Given problem - Please give back word for word the lines below, from the first one through the one with "POINTS_PER_ROW = 20".

+---+

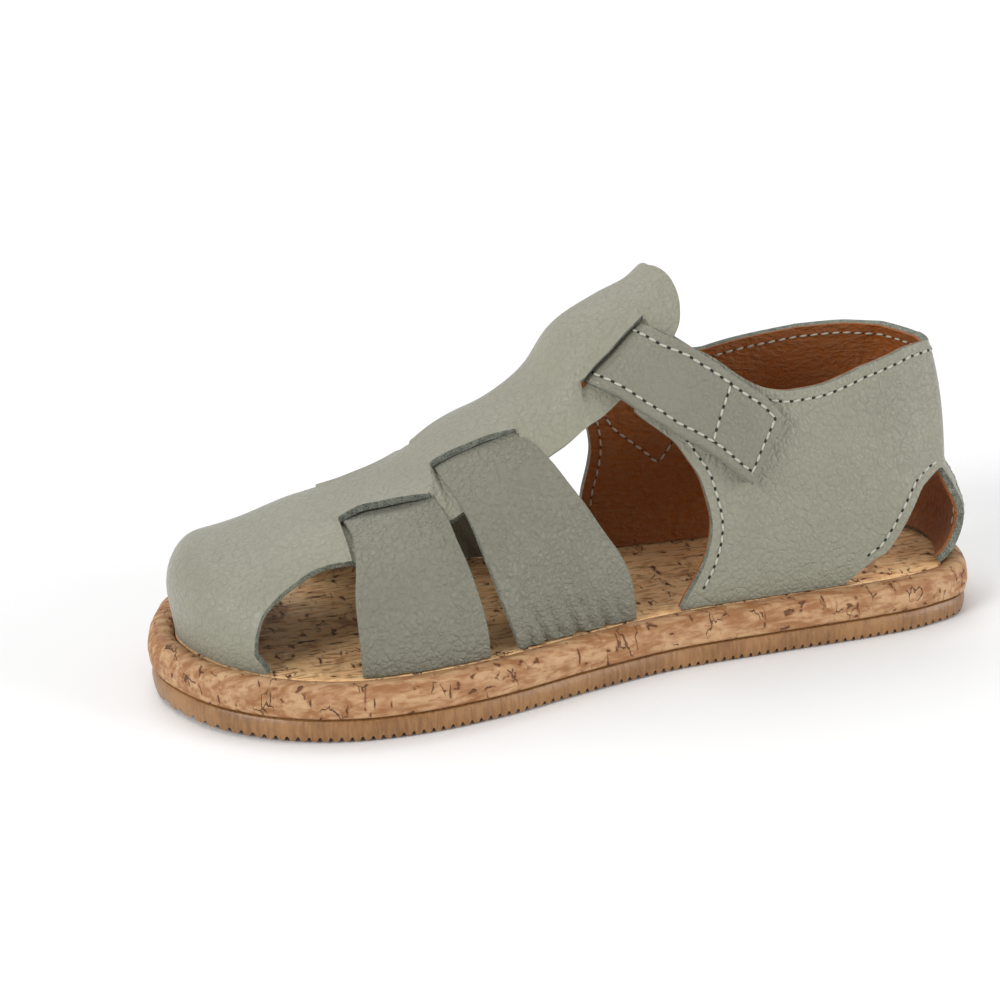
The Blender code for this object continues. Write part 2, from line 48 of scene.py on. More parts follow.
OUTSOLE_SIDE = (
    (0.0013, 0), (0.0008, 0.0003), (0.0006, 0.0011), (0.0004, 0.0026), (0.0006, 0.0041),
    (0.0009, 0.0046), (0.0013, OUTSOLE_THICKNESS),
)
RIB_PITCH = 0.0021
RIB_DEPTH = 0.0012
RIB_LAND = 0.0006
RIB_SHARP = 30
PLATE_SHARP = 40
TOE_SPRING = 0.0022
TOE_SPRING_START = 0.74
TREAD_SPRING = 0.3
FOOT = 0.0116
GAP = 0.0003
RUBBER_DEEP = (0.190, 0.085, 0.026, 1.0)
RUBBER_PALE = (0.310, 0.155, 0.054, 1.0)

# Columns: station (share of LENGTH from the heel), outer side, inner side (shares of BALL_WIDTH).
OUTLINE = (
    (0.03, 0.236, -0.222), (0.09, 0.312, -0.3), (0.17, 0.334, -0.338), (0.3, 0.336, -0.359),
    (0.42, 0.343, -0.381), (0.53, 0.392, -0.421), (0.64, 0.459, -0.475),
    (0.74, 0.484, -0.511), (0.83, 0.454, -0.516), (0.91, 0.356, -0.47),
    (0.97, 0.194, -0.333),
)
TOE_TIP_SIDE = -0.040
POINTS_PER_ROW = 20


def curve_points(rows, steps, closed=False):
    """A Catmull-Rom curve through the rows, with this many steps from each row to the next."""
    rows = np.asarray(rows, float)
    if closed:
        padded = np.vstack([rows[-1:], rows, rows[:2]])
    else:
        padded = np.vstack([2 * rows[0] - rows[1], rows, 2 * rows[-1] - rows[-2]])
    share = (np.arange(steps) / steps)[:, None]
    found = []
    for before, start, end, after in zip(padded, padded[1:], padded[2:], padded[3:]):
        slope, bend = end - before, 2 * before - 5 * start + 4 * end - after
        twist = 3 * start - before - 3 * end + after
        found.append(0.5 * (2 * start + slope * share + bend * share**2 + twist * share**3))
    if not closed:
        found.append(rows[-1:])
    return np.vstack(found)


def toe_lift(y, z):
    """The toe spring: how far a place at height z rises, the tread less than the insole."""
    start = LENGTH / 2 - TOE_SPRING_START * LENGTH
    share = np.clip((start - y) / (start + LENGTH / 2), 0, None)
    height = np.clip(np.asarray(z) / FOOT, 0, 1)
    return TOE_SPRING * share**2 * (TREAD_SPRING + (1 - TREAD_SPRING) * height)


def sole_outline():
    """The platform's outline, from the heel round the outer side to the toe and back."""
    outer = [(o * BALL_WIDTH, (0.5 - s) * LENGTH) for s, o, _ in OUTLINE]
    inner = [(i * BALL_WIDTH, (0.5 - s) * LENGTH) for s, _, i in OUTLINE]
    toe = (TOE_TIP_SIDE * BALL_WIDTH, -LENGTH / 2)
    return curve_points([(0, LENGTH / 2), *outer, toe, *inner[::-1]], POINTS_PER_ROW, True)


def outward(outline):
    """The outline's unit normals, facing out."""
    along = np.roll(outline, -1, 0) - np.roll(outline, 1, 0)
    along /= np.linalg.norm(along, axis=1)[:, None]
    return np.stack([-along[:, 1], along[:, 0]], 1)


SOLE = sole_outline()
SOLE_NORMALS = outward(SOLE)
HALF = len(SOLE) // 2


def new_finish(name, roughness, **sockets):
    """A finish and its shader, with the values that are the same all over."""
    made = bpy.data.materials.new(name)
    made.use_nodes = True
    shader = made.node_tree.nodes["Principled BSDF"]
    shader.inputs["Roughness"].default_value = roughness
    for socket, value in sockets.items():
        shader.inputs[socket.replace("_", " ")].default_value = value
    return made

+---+

Solution -
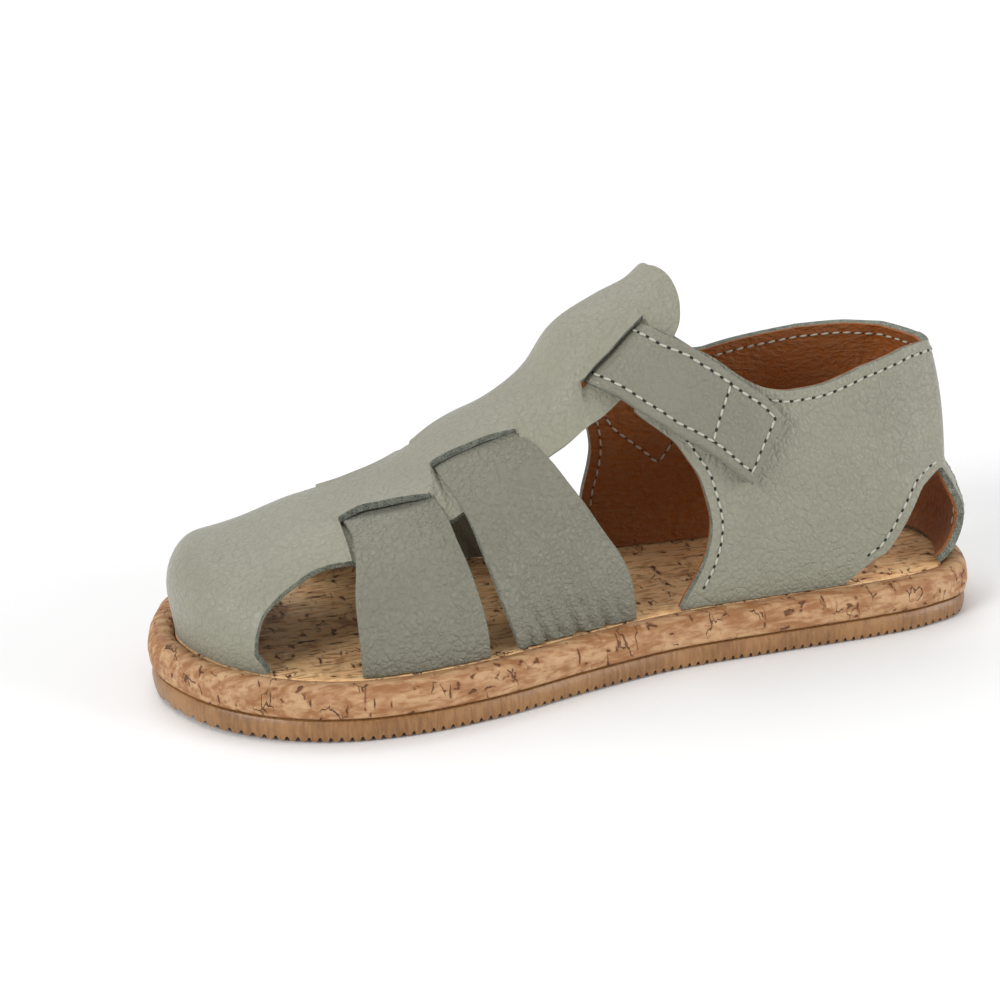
The Blender code for this object continues. Write part 2, from line 48 of scene.py on. More parts follow.
OUTSOLE_SIDE = (
    (0.0013, 0), (0.0008, 0.0003), (0.0006, 0.0011), (0.0004, 0.0026), (0.0006, 0.0041),
    (0.0009, 0.0046), (0.0013, OUTSOLE_THICKNESS),
)
RIB_PITCH = 0.0021
RIB_DEPTH = 0.0012
RIB_LAND = 0.0006
RIB_SHARP = 30
PLATE_SHARP = 40
TOE_SPRING = 0.0022
TOE_SPRING_START = 0.74
TREAD_SPRING = 0.3
FOOT = 0.0116
GAP = 0.0003
RUBBER_DEEP = (0.190, 0.085, 0.026, 1.0)
RUBBER_PALE = (0.310, 0.155, 0.054, 1.0)

# Columns: station (share of LENGTH from the heel), outer side, inner side (shares of BALL_WIDTH).
OUTLINE = (
    (0.03, 0.236, -0.222), (0.09, 0.312, -0.3), (0.17, 0.334, -0.338), (0.3, 0.336, -0.359),
    (0.42, 0.343, -0.381), (0.53, 0.392, -0.421), (0.64, 0.459, -0.475),
    (0.74, 0.484, -0.511), (0.83, 0.454, -0.516), (0.91, 0.356, -0.47),
    (0.97, 0.194, -0.333),
)
TOE_TIP_SIDE = -0.040
POINTS_PER_ROW = 20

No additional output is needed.